Yes, my plan was to use the paint line as a guide for the oscillating tool to cut out the section nearest my thumb from top to bottom, back to the current door stop. A tall order I'm sure. The door stop on a frame we worked on a few years ago was not a removable piece, rather, it was milled into a much thicker piece or wood. I think this might be the same deal. The door frame is about 10" deep as far as I can determine. Not going to be fun to remove and relocate.
It's going to be a royal pain no matter what gets done. The hinges are actually reversed on the new door in the photo, the original one had them on the right in the frame. From the pictures, it looks like it might be easiest to knock out the left frame board, cut the OSB wall back, reinstall the door frame member and make a new upper frame cross piece. I have two other doors that can be used, or I can just reverse the hinges to go back to the old arrangement with the new door.

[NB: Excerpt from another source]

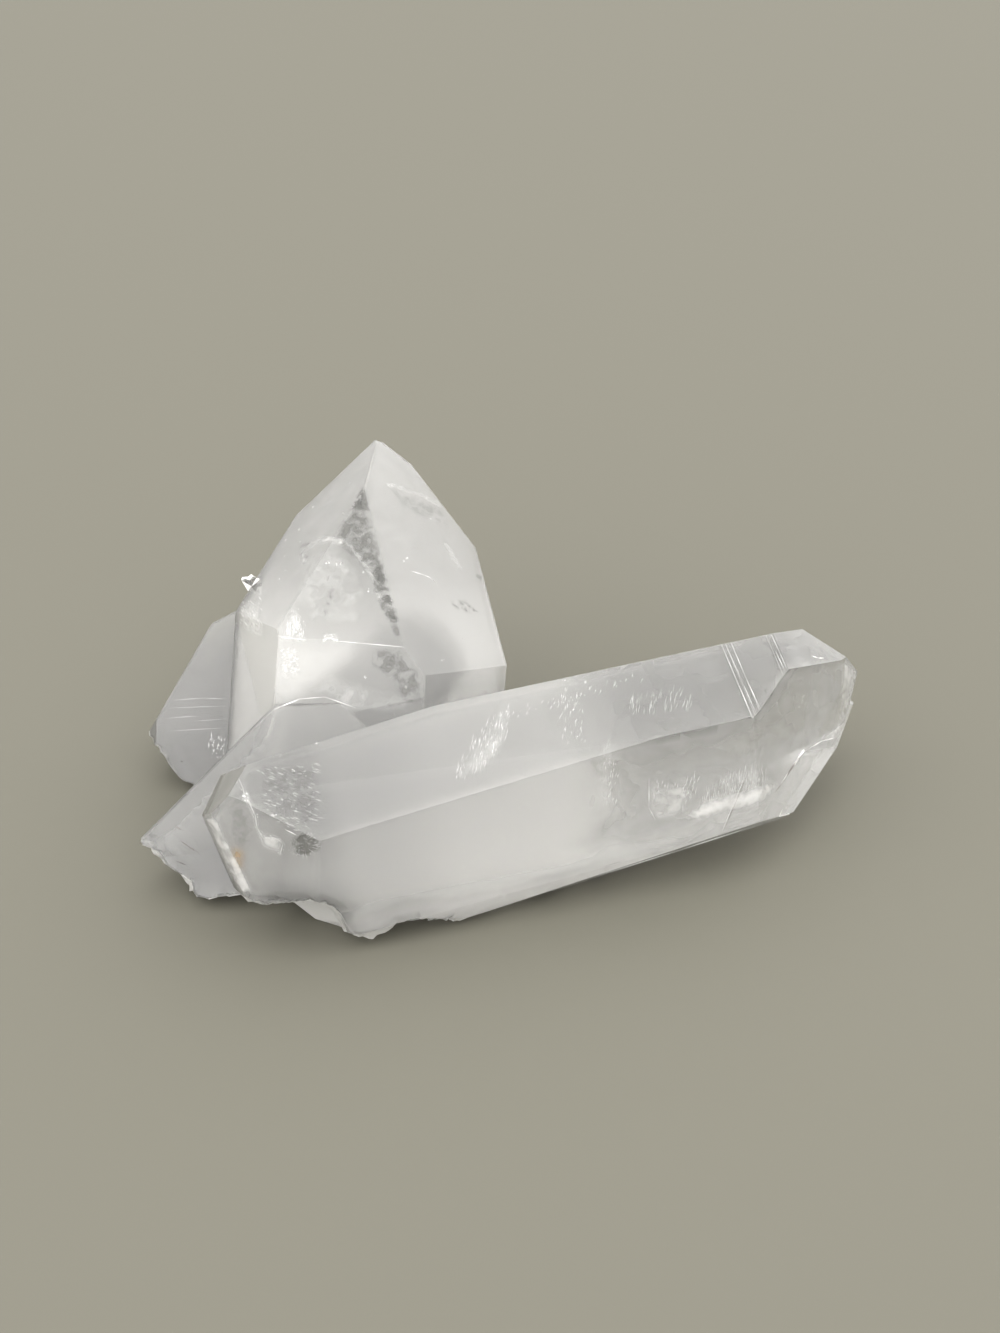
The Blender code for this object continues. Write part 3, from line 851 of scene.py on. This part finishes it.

She thinks we need to make an entire new frame. Much heated discussion ensued. This is a 70 year old house that never got anywhere near the maintenance it needed and every job tends to cascade into something much more complicated that it started out as.
If these doors hadn't been free and immensely strong Stanley steel doors removed from some facility somewhere and left as a donation by a contractor, I would't be bothering, but these just fell in my lap and probably worth up near a grand apiece to buy new.
There's a second doorway just to the left that goes into the basement that these will basically drop right into.